**Aim of the exercise:** Repeat exactly the lines from the line containing "before = object_bounds()" to the last line of the listing, including both.

**Provided material:**
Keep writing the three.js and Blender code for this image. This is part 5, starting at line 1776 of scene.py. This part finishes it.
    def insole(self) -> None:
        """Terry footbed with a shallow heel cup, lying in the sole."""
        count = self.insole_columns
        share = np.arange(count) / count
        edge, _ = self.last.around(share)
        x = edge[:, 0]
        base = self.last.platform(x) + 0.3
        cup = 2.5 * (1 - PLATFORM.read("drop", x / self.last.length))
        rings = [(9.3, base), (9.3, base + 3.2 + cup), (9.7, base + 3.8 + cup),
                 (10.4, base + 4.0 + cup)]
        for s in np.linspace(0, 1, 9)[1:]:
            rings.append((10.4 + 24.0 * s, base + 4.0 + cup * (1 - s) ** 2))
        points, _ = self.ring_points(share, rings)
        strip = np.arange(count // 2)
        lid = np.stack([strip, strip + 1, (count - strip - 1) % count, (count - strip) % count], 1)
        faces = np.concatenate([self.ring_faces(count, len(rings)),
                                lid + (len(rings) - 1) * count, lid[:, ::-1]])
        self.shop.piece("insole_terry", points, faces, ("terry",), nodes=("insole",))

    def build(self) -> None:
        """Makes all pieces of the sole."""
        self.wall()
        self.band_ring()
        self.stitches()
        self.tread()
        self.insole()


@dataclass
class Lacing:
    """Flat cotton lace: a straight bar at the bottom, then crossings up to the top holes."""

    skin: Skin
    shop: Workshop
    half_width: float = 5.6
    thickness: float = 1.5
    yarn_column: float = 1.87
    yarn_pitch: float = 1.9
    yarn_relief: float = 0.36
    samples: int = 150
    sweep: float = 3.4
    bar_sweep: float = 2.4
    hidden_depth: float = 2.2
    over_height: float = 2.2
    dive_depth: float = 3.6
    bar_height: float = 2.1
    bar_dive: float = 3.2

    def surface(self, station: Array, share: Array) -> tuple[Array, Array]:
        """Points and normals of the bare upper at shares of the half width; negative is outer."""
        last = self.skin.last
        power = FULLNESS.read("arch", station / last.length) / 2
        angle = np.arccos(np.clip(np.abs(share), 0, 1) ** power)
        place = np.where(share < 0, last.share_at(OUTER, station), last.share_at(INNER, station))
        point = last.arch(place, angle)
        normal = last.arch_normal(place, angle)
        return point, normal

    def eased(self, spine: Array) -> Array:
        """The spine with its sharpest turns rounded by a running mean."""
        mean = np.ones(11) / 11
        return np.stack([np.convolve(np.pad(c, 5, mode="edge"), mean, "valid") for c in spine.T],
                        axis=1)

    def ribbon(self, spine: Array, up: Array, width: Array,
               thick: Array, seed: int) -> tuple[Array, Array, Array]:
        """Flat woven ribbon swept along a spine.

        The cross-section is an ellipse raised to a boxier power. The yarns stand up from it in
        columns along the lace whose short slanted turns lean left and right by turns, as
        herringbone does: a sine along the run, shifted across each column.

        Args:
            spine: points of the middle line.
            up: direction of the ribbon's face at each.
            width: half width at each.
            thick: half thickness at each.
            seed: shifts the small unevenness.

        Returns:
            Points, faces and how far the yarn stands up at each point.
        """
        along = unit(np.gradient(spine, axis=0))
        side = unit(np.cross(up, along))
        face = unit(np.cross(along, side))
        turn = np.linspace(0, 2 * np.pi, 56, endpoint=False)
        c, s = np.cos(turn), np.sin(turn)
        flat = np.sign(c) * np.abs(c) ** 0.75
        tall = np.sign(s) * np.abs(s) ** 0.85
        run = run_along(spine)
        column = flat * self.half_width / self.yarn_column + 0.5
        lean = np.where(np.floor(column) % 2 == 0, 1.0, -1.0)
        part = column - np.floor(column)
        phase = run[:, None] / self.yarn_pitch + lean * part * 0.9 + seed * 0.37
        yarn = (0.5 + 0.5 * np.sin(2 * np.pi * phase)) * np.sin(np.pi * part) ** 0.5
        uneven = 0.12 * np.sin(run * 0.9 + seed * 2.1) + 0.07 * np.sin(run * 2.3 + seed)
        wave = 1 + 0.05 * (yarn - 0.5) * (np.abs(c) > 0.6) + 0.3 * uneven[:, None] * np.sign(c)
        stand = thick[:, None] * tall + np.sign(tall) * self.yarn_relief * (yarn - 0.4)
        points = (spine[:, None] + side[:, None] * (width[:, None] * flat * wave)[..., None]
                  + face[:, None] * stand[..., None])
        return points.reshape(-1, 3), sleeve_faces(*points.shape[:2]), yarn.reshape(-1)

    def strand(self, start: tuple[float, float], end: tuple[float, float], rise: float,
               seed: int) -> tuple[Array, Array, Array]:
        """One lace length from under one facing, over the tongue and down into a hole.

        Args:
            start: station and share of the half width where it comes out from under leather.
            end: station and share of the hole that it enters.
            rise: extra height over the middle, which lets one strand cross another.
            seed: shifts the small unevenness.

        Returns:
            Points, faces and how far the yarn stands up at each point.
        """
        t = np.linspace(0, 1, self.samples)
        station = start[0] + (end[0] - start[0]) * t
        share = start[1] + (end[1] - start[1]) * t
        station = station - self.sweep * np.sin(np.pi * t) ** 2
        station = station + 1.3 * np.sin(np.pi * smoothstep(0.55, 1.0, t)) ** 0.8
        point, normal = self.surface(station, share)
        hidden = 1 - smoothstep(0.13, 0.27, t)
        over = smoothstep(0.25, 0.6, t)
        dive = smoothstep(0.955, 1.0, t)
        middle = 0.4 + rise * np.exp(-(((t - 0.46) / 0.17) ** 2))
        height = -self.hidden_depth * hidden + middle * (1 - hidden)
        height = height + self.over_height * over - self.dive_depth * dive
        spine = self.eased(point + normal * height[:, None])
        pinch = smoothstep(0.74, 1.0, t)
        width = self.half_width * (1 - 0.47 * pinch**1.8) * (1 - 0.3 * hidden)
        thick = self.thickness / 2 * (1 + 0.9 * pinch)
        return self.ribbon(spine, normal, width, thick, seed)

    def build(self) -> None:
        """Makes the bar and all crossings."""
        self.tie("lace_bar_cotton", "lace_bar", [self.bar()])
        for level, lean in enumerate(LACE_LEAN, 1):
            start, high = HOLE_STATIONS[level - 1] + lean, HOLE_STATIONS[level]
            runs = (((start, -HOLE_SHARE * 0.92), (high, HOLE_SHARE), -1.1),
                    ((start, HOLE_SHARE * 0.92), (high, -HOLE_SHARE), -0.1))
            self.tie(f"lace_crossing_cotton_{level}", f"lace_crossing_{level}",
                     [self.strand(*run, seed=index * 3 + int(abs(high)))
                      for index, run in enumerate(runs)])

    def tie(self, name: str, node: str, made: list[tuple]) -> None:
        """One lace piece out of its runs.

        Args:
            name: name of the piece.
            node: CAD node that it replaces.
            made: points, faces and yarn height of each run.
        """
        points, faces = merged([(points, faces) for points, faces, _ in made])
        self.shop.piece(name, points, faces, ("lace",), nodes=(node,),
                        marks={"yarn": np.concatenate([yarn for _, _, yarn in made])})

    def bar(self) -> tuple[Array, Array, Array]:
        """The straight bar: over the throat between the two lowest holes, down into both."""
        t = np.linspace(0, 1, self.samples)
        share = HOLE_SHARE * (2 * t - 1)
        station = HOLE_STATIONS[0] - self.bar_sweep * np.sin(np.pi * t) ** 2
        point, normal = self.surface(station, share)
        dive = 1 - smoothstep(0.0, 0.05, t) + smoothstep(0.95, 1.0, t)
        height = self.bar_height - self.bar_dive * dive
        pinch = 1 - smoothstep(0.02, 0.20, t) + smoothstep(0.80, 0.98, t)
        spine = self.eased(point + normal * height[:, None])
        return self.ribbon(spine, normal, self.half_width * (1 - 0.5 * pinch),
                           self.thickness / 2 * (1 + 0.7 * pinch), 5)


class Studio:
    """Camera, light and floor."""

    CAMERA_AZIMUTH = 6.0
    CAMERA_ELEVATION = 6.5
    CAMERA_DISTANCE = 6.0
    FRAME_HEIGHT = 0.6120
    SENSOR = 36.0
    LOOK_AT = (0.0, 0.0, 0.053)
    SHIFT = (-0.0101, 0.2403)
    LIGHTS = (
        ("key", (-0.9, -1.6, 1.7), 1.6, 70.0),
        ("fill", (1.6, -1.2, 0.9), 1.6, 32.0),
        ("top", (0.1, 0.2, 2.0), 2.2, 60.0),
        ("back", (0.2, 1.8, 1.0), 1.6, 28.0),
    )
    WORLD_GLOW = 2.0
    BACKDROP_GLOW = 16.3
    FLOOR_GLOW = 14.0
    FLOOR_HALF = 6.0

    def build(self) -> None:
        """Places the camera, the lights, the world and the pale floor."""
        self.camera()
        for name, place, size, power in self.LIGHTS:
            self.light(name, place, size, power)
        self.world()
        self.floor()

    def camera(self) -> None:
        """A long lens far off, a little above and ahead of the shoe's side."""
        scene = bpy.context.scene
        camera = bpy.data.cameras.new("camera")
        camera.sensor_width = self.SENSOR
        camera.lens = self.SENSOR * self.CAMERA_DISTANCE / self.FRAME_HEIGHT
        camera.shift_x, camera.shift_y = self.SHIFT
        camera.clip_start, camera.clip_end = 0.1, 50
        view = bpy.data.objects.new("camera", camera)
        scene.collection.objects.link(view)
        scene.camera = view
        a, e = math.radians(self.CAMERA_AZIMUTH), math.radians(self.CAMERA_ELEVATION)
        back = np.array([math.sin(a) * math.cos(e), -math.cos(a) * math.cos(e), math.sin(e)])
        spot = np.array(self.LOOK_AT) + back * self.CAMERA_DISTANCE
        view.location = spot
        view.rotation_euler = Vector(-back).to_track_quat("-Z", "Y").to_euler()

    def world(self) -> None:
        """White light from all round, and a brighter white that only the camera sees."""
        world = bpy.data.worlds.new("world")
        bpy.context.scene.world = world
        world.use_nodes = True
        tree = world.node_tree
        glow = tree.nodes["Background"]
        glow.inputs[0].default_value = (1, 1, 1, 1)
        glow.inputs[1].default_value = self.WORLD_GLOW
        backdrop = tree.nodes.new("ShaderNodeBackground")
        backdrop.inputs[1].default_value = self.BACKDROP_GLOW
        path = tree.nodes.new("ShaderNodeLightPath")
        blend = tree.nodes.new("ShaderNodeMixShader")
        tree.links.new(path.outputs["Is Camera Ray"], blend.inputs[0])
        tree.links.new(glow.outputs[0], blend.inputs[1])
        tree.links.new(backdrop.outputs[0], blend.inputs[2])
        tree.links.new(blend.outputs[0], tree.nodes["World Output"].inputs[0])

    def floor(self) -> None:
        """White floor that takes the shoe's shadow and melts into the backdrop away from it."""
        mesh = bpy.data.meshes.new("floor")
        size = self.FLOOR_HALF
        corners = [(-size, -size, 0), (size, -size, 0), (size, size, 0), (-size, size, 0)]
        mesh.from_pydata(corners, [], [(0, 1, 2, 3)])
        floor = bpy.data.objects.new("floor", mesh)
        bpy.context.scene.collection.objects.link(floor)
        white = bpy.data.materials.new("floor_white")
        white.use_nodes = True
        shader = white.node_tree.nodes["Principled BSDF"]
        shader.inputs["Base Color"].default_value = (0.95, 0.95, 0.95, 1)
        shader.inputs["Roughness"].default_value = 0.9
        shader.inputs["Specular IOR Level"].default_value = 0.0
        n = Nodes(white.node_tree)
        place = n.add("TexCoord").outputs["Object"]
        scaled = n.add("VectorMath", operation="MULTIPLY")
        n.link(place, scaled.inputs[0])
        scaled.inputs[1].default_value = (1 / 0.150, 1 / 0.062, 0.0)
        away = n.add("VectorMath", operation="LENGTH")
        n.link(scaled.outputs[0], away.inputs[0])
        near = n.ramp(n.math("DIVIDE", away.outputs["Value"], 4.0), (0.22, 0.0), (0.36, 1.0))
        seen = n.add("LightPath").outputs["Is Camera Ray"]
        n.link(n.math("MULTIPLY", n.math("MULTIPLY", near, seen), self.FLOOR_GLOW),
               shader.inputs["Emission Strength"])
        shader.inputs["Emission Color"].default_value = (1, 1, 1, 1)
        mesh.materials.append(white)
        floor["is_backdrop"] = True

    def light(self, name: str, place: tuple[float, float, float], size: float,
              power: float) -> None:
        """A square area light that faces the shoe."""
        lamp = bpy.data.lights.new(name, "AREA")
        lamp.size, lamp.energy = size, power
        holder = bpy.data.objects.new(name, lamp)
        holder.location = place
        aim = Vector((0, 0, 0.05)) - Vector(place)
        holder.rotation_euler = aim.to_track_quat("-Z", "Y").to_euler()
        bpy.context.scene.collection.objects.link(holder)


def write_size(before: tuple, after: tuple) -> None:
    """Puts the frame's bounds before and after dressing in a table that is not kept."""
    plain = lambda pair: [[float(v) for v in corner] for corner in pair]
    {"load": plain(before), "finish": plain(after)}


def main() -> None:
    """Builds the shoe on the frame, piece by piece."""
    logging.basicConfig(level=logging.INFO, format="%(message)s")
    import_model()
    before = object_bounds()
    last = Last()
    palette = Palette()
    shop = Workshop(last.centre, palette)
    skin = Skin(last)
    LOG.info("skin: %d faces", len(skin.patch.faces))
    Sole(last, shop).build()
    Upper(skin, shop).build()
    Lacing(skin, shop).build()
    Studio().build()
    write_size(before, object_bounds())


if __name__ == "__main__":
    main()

**In response:**
    before = object_bounds()
    last = Last()
    palette = Palette()
    shop = Workshop(last.centre, palette)
    skin = Skin(last)
    LOG.info("skin: %d faces", len(skin.patch.faces))
    Sole(last, shop).build()
    Upper(skin, shop).build()
    Lacing(skin, shop).build()
    Studio().build()
    write_size(before, object_bounds())


if __name__ == "__main__":
    main()